Technology in Modern Tracking
GPS telemetry collars, radio collars and camera trap networks have transformed the information available to guides in conservation areas that operate research programmes. Ol Pejeta‘s rhino tracking uses telemetry to locate collared individuals; several Serengeti research projects share lion and wild dog GPS data with guide teams; the Amboseli Trust for Elephants has built a four-decade individual database that Amboseli guides access for specific family identification. This technology does not replace traditional tracking — collars fail, battery life is finite, not every individual in a population is collared — but it adds a layer of real-time locational data that extends the guide’s effective search range.

The most effective tracking combines both traditions: the traditional ecological reading of ground sign and alarm systems, which reveals what is happening anywhere in the landscape regardless of collar coverage, combined with telemetry data that confirms presence and provides directional guidance in the specific areas where collared individuals are operating. Guides who use both are more effective than those who rely on either exclusively.

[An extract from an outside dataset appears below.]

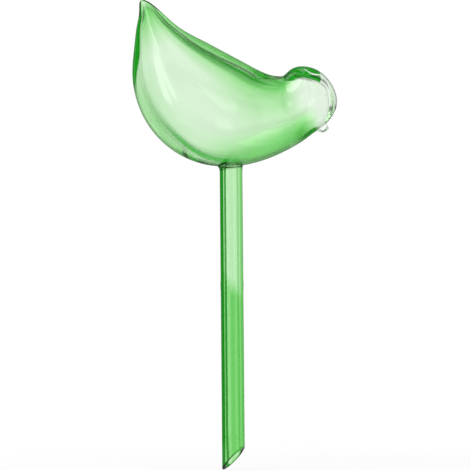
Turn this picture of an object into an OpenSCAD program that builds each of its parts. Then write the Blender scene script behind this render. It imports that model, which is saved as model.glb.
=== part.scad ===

The Tracking Skills Hierarchy
Not all guides track with the same skill level. The hierarchy within guide teams at East Africa’s best camps reflects genuine capability differences that are not always visible from outside the vehicle. The senior tracker who walks ahead of the vehicle in specific terrain, reading sign at ground level in ways that even an experienced guide cannot match from behind a windscreen, occupies a specific role that is distinct from the guide’s. Many of East Africa’s best camps employ dedicated trackers — specialists who have spent decades developing ground sign reading specifically — working alongside the guide as a team. The tracker locates and interprets; the guide navigates and communicates. This division of labour produces sighting quality that exceeds what either individual can achieve independently.
Can travellers learn tracking skills on a safari?
Yes, and the most engaging safaris consistently involve the guide teaching the passenger how to read sign rather than simply reading it for them. A guide who hands the binoculars to a guest and asks them to find the feature in the grass that suggests a lion is hiding there — rather than pointing directly to it — is teaching observation skills in real time. Walking safaris specifically provide the opportunity to read track sequences, identify scat, observe scent posts and interpret alarm calls as active participants rather than observers. Any safari guest who expresses genuine interest in learning to read sign will find that most experienced guides are excellent teachers given the opportunity.
How do guides know where specific animals are likely to be at specific times of day?
Experienced guides in any specific ecosystem develop what is best described as a mental model of the landscape’s predictable dynamics: where specific pride territories fall, which shade trees the lions use at different times of year, which waterholes attract elephants at what time of day in which season. This model is built from thousands of game drive hours in the specific terrain and from daily information shared within the camp’s guide network — what was seen at what location at what time during the previous day’s drives. A guide who has been working in the same ecosystem for ten years has a predictive capacity that is genuinely uncanny to outside observers and that is simply the accumulated weight of specific, attentive observation.